Lloyd's Law Reporter
JEFFERIES INTERNATIONAL LTD V LANDSBANKI ISLANDS HF
[2009] EWHC 894 (Comm), Queen's Bench Division, Commercial Court, Mr Justice Cooke, 28 April 2009
Stay – Banking – Cross border insolvency proceedings – Bank in administration in Iceland – Claim for repayment under securities agreement – Whether court should exercise its discretion to grant a temporary stay
The claimant company and the defendant Icelandic bank had concluded a Global Master Securities Agreement in June 2007 whereby Landsbanki lent securities to the claimant against the transfer of collateral. The Agreement provided that under certain circumstances where the collateral Landsbanki had provided became insufficient, payment of equivalent collateral to cover the excess would be made.
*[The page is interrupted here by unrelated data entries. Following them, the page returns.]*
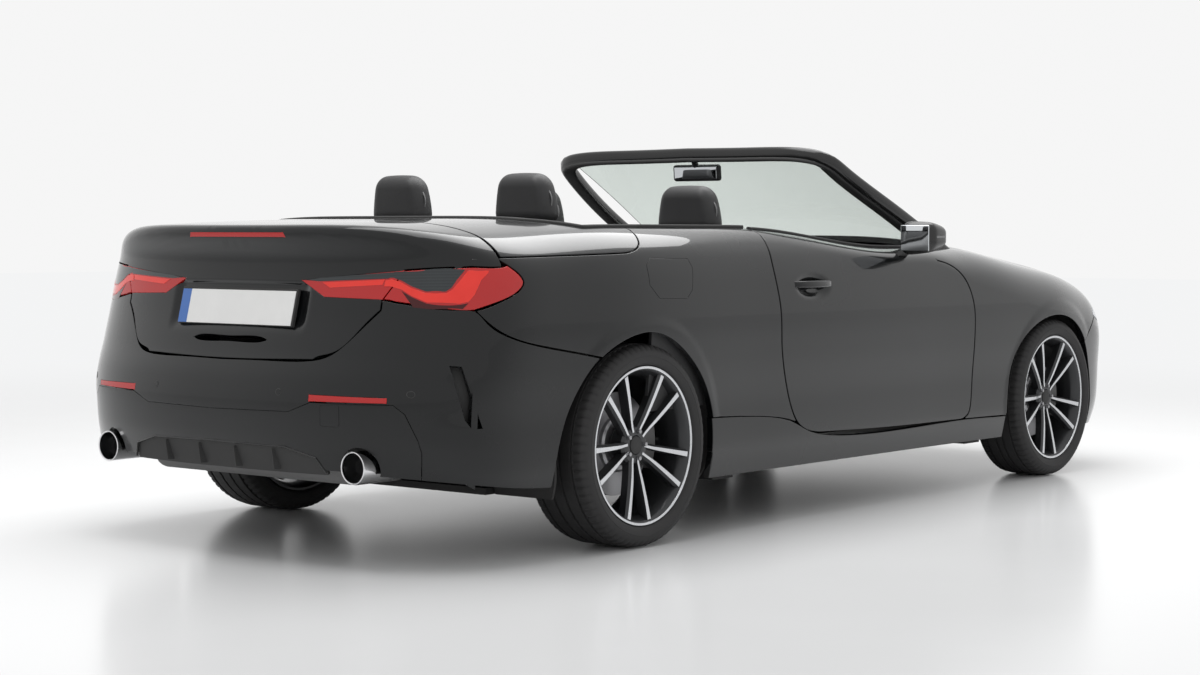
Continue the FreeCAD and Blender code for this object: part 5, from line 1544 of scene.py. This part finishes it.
def seat_base_shape(width, length, bolster):
    """Side bolsters, cross channels and a rise towards the knees."""
    def shape(points):
        p = points.copy()
        side, rise = bolster_rise(p, width)
        along = np.clip((p[:, 0] + length / 2) / length, 0, 1)
        high = np.clip(p[:, 2] / 50, 0, 1)
        channels = np.cos(p[:, 0] / 62 * math.pi) ** 16
        p[:, 2] += high * (bolster * rise + 26 * along ** 1.5 - 6 * (1 - side) * channels)
        return p
    return shape


def build_seat(name, x_hip, y, width, length, back_top, recline, head_top, head_width, nodes):
    """Back, cushion and headrest as padded pieces, with shell, posts and piping in one more."""
    lean = math.tan(math.radians(recline))
    x_top = x_hip - (back_top - 420) * lean
    x_back, z_back = (x_hip + x_top) / 2, (back_top + 400) / 2
    x_head = x_top - 62
    height = back_top - 400
    back = rounded_block((112, width - 24, height), 44, 17, 0, seat_back_shape(width - 24, height, lean, 34))
    base = rounded_block((length, width, 150), 48, 14, 0, seat_base_shape(width, length, 26))
    head = rounded_block((92, head_width, 172), 42, 14, 0, head_shape)
    for word, part, centre, stands_for in (("back", back, (x_back - 20, y, z_back), nodes),
                                           ("cushion", base, (x_hip + length / 2 - 20, y, 425), ()),
                                           ("headrest", head, (x_head, y, head_top - 92), ())):
        thing = solid_object(f"{name}_{word}", [placed(part, centre)], ["seat_leather"], 60)
        rounding = thing.modifiers.new("Round", "SUBSURF")
        rounding.levels = rounding.render_levels = 1
        fitted(thing, "chassis", stands_for)
    half = (head_width / 2 + 1.5) * 0.98
    rim = [(x_head - 12, y + half * math.cos(a) * (1 - 0.16 * max(math.sin(a), 0) ** 2),
            head_top - 94 + 84 * math.sin(a)) for a in np.linspace(-0.5, math.pi + 0.5, 40)]
    seam = sweep(rim, rounded_section(5, 5, 2.4, 3), 1, (1, 0, 0))
    posts = [sweep([(x_head, y + dy, back_top - 40), (x_head, y + dy, head_top - 120)],
                   rounded_section(13, 13, 6.3), 2, (1, 0, 0)) for dy in (-60, 60)]
    shell = rounded_block((24, width - 60, height - 120), 11, 8, 3, seat_back_shape(width - 60, height - 120, lean, 0))
    shell = placed(shell, (x_back - 84, y, z_back - 20))
    foot = placed(rounded_block((length - 80, width - 120, 120), 12, 3, 3), (x_hip + length / 2 - 20, y, 300))
    piece(f"{name}_fittings", [seam, *posts, shell, foot], ["seat_leather", "piping", "chrome", "cabin_plastic"],
          "chassis", (), 45)


def build_seats():
    """Two front seats, and the rear seat as two."""
    for word, way in SIDES:
        build_seat(f"front_seat_{word}", F - 1580, way * 375, 500, 500, 1030, 22, 1192, 262, [f"seat_front_{word}"])
        build_seat(f"rear_seat_{word}", R + 370, way * 293, 582, 420, 1040, 16, 1222, 246,
                   ["seat_rear"] if way > 0 else [])


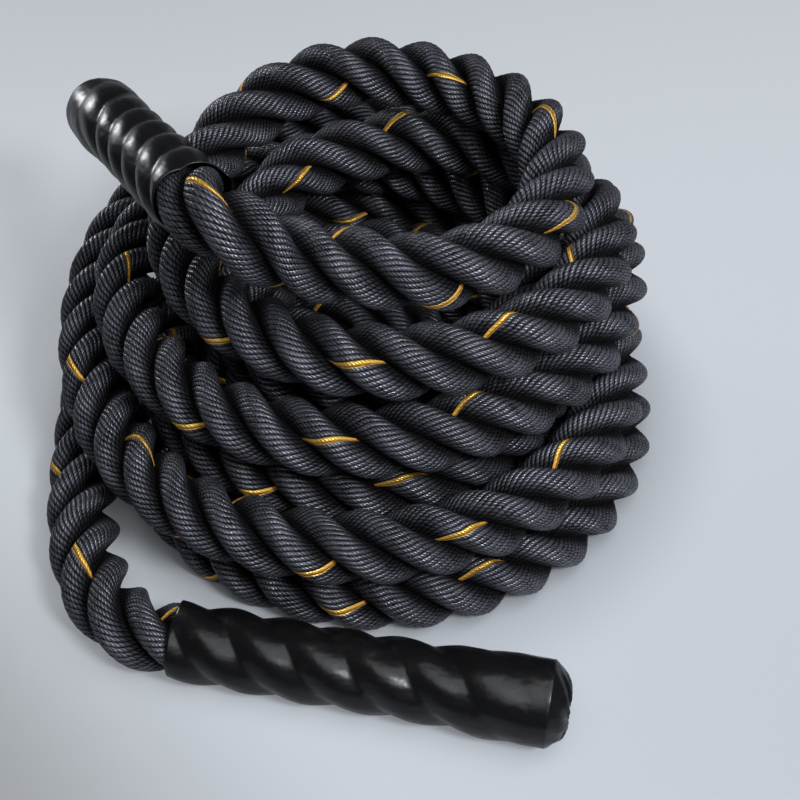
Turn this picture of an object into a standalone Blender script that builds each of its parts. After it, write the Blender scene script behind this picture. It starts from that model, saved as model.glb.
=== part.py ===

A failure to do so would amount to an event of default which on notice would give rise to a termination of the agreement and mutual accounting. It was the claimant’s case that such circumstances had arisen, a demand had been made and the required notices had been served so that it was entitled to repayment. Landsbanki denied that the right to terminate had arisen and that in any event its obligations under the agreement had been discharged by supervening illegality. In the meantime, the bank was taken over by the Icelandic supervisory authority and in the UK, a freezing order was issued against it. The claimant commenced proceedings under the Agreement and Landsbanki requested a stay, initially a permanent one but subsequently a temporary one against an undertaking to submit to the Administrative Claims Process in Iceland, on the basis of the discretion of the court. Cooke J declined to grant the stay, holding that none of the factors put forward by Landsbanki could justify a stay: While it was true that one of the objectives must be to prevent the company’s assets being squandered on pointless litigation, there was no evidence that continued pursuit of the present litigation was pointless. The Icelandic insolvency regime gave a creditor in the claimant’s position the choice of whether to continue with litigation or to submit its claim to the Administrative Claims Process. The claimant should not therefore be deprived of the same opportunity.